§ **WHAT TO DO**:
Can you pull out each line of the data below that includes the word "FreeCAD"?

§ **EXTRACTED MATERIAL**:
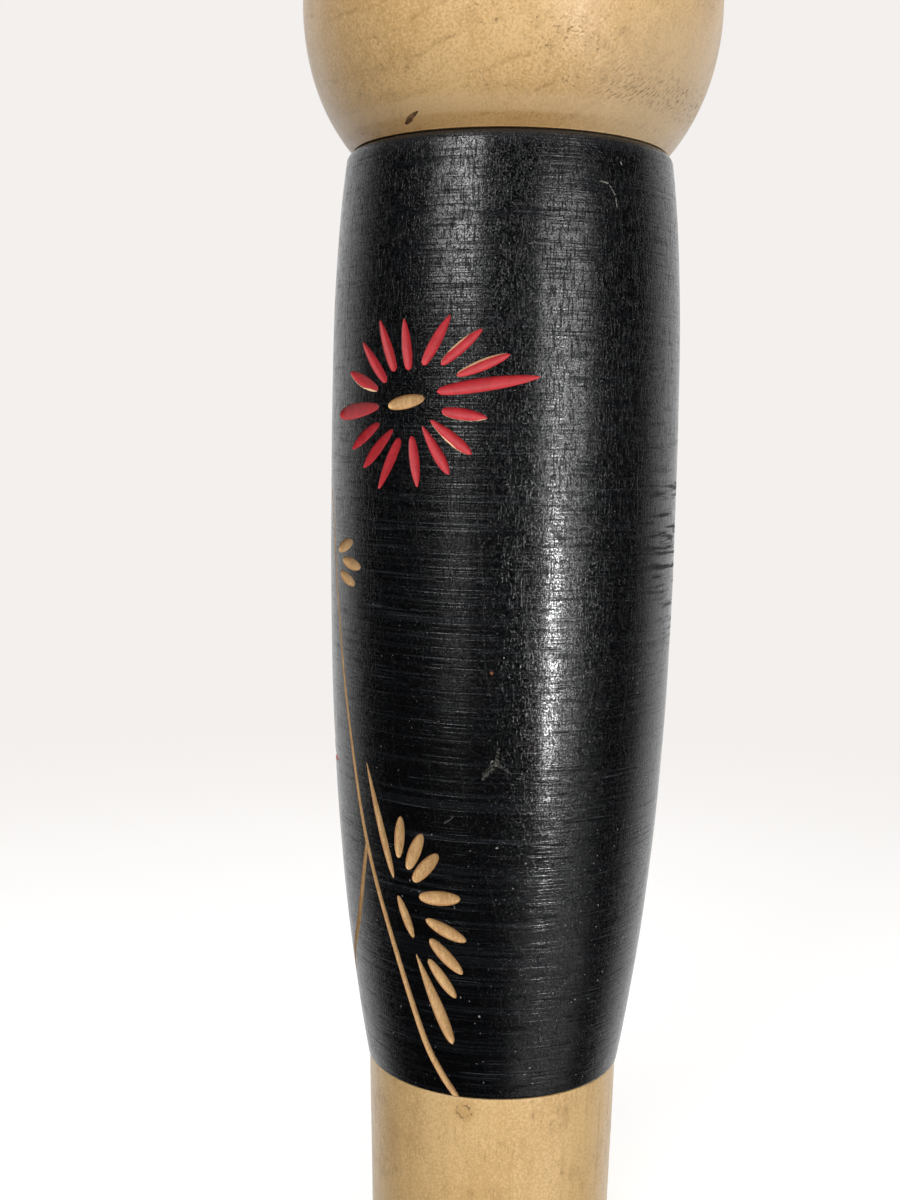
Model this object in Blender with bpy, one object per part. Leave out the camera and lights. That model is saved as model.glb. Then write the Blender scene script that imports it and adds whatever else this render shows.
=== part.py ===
--
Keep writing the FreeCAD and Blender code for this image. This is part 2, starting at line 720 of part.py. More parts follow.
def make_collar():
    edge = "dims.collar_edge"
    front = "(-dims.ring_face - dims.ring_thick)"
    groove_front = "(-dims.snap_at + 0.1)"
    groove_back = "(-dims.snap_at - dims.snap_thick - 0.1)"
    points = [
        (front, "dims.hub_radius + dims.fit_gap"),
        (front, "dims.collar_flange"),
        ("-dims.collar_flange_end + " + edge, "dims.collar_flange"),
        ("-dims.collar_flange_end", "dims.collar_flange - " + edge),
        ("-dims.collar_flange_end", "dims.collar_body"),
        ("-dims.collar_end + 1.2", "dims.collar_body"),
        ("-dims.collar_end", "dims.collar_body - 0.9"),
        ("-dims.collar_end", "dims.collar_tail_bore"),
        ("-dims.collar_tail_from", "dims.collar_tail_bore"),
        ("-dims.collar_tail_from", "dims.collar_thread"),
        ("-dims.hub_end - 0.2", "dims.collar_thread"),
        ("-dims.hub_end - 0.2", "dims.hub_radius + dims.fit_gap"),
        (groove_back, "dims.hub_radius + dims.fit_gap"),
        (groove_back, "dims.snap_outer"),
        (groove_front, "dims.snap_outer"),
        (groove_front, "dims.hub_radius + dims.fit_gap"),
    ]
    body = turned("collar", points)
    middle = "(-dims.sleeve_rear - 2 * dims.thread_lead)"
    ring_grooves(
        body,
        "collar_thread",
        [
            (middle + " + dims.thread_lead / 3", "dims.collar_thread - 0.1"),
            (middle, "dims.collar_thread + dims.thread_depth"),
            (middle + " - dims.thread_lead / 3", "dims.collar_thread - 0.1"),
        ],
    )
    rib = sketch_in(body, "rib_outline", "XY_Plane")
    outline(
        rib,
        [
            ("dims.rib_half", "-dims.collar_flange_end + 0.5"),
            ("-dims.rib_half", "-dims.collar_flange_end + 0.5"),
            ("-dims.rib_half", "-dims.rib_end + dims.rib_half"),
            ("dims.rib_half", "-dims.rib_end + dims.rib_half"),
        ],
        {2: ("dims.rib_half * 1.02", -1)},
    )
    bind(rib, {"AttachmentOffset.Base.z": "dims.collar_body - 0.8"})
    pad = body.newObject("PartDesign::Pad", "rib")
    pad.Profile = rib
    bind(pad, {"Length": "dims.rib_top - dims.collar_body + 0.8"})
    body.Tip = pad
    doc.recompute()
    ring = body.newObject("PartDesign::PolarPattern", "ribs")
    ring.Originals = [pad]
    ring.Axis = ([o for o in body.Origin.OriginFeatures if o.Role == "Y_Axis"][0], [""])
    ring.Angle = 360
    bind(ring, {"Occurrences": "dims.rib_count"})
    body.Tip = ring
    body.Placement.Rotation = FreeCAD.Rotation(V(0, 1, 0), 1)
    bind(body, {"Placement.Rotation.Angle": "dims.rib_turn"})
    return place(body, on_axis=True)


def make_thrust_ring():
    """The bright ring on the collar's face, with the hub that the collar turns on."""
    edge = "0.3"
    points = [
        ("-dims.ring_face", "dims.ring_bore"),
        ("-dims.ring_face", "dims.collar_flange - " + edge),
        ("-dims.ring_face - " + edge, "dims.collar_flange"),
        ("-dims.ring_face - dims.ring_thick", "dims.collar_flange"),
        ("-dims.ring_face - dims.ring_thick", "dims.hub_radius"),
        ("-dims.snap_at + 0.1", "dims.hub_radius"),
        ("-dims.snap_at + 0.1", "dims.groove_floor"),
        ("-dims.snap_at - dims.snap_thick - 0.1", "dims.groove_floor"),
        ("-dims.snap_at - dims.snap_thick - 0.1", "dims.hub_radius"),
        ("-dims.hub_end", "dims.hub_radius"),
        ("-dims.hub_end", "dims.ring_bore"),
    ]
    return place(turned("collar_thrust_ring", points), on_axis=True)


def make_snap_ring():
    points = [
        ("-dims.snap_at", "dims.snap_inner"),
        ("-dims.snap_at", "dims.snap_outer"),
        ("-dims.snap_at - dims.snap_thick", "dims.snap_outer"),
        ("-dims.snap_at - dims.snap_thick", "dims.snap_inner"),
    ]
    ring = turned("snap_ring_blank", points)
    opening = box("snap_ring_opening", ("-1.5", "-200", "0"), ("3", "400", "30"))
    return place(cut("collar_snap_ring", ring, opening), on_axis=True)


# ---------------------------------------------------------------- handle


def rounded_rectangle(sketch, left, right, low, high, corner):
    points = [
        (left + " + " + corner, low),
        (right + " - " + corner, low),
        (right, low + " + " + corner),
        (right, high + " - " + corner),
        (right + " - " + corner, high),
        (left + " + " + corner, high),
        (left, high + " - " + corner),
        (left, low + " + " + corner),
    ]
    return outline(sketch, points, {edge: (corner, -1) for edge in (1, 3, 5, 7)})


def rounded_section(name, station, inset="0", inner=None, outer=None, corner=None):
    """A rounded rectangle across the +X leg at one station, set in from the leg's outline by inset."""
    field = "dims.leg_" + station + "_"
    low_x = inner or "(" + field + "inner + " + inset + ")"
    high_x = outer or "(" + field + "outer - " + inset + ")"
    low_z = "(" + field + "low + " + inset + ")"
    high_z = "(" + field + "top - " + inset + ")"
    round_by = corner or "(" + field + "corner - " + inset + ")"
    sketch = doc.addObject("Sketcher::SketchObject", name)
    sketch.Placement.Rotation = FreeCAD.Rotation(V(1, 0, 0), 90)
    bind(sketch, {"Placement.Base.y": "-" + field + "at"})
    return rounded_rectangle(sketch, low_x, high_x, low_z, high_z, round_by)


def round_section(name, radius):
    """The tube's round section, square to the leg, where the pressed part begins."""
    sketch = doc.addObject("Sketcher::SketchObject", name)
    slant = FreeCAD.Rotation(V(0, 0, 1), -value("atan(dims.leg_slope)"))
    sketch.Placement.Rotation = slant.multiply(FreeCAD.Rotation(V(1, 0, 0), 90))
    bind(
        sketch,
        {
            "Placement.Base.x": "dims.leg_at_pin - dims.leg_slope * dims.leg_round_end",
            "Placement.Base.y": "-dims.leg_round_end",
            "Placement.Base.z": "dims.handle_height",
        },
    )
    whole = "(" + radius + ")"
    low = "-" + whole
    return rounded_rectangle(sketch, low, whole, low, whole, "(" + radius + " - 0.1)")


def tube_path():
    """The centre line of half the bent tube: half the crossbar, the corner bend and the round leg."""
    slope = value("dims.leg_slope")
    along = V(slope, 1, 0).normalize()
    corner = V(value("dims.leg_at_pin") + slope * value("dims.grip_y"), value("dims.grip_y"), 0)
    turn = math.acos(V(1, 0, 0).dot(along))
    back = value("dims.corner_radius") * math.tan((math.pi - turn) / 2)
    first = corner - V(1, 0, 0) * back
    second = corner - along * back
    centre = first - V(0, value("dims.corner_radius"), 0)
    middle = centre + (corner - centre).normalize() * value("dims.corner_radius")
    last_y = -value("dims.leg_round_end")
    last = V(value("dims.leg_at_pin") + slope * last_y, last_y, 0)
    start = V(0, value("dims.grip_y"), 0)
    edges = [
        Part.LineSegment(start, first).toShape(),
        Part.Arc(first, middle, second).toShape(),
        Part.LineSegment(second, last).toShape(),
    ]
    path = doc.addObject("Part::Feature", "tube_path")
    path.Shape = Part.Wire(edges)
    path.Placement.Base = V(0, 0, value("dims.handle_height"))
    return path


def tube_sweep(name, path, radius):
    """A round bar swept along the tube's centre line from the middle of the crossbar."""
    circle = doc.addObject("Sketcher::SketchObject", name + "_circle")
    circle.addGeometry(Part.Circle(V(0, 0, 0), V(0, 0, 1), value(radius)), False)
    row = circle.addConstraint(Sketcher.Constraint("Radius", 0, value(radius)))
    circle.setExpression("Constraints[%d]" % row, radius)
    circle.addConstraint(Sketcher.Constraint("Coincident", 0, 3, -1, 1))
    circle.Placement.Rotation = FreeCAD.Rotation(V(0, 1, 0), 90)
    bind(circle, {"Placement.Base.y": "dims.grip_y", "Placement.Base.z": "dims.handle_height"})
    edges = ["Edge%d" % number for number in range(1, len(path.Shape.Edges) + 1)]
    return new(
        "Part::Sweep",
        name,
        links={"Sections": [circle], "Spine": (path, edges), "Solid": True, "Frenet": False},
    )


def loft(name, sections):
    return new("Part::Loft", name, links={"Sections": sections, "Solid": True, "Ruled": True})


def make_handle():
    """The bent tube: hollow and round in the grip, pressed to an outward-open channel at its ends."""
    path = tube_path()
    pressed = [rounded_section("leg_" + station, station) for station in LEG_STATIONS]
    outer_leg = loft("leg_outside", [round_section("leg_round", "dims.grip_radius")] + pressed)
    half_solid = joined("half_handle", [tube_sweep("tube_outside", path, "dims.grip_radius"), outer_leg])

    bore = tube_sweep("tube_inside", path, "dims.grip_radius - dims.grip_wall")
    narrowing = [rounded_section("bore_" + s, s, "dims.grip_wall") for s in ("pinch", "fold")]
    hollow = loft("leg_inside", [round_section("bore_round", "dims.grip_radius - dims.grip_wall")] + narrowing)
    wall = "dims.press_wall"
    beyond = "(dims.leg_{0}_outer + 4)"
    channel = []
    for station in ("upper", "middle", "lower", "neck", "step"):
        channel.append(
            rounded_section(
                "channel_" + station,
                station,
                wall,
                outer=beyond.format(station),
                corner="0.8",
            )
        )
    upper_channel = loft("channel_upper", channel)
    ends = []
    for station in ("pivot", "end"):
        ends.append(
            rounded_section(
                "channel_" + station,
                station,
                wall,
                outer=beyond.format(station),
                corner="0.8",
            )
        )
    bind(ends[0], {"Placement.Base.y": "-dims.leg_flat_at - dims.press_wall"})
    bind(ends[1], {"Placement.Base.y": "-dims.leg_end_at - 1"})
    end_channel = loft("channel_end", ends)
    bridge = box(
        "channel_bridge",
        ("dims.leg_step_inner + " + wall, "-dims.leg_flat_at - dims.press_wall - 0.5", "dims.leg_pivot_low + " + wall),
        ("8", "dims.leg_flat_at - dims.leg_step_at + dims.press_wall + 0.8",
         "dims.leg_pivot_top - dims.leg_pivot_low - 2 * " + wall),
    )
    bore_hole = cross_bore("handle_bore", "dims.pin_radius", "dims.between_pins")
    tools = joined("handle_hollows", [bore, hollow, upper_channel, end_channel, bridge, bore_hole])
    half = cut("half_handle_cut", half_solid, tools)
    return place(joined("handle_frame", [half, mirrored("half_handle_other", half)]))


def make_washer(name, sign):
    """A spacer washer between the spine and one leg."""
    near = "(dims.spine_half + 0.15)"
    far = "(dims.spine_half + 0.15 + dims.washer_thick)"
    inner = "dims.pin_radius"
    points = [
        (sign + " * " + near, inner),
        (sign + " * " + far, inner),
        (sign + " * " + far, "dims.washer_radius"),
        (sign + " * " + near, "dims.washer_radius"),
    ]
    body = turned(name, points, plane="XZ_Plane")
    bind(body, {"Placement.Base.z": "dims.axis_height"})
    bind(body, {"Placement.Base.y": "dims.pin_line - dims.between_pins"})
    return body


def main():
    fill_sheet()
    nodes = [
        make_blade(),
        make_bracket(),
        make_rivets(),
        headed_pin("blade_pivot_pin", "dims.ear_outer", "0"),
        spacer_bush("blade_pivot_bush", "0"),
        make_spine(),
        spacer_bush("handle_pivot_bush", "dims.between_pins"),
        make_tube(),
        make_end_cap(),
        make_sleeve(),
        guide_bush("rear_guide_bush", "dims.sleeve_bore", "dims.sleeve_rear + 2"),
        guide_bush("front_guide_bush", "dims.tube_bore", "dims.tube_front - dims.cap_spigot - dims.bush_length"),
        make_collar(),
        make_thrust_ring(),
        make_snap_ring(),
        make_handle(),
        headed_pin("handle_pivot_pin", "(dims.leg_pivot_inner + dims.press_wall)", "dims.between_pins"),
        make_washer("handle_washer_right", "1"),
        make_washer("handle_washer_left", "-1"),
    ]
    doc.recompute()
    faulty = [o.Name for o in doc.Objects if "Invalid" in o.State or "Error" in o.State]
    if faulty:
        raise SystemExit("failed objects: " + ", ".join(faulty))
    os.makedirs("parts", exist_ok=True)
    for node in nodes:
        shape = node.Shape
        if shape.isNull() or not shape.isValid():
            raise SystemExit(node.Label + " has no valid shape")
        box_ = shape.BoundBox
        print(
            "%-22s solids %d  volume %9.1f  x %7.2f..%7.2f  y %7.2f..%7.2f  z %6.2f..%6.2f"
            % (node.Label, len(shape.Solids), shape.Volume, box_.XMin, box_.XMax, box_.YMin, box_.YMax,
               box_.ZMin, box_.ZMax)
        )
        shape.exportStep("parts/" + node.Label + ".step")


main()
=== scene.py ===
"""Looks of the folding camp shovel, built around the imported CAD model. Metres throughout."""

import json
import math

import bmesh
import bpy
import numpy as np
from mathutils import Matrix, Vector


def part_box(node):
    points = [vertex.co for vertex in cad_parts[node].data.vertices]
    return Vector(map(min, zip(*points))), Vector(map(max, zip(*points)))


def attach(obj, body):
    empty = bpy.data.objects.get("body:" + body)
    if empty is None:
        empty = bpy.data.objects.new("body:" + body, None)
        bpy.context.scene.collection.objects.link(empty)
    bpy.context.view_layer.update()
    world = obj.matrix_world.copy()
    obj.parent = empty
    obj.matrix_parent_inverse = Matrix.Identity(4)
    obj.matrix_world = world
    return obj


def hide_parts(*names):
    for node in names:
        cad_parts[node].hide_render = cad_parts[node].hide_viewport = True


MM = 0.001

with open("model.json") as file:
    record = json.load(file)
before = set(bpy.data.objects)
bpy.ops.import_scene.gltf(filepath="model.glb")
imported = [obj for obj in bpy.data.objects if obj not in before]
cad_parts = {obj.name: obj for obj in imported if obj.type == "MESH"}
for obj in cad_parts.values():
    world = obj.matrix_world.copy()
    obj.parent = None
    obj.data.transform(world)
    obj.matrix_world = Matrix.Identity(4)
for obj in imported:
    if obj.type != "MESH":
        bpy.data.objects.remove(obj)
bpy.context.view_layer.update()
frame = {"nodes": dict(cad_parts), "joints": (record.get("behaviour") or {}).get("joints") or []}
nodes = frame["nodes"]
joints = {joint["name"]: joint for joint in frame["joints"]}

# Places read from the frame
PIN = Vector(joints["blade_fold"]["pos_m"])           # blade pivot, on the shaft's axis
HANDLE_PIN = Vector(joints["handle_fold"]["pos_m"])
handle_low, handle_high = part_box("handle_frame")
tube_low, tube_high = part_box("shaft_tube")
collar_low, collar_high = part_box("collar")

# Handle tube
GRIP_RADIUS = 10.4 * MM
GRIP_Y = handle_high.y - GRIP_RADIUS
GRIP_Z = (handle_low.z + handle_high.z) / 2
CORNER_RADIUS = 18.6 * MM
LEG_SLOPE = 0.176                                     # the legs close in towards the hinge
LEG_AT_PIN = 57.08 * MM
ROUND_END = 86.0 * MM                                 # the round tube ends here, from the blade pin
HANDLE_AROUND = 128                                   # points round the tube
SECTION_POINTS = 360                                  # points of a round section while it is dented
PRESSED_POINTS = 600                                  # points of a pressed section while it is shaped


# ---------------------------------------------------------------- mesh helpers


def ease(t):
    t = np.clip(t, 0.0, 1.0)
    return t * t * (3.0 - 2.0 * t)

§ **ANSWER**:
Keep writing the FreeCAD and Blender code for this image. This is part 2, starting at line 720 of part.py. More parts follow.
    body.Placement.Rotation = FreeCAD.Rotation(V(0, 1, 0), 1)
    sketch.Placement.Rotation = FreeCAD.Rotation(V(1, 0, 0), 90)
    slant = FreeCAD.Rotation(V(0, 0, 1), -value("atan(dims.leg_slope)"))
    sketch.Placement.Rotation = slant.multiply(FreeCAD.Rotation(V(1, 0, 0), 90))
    circle.Placement.Rotation = FreeCAD.Rotation(V(0, 1, 0), 90)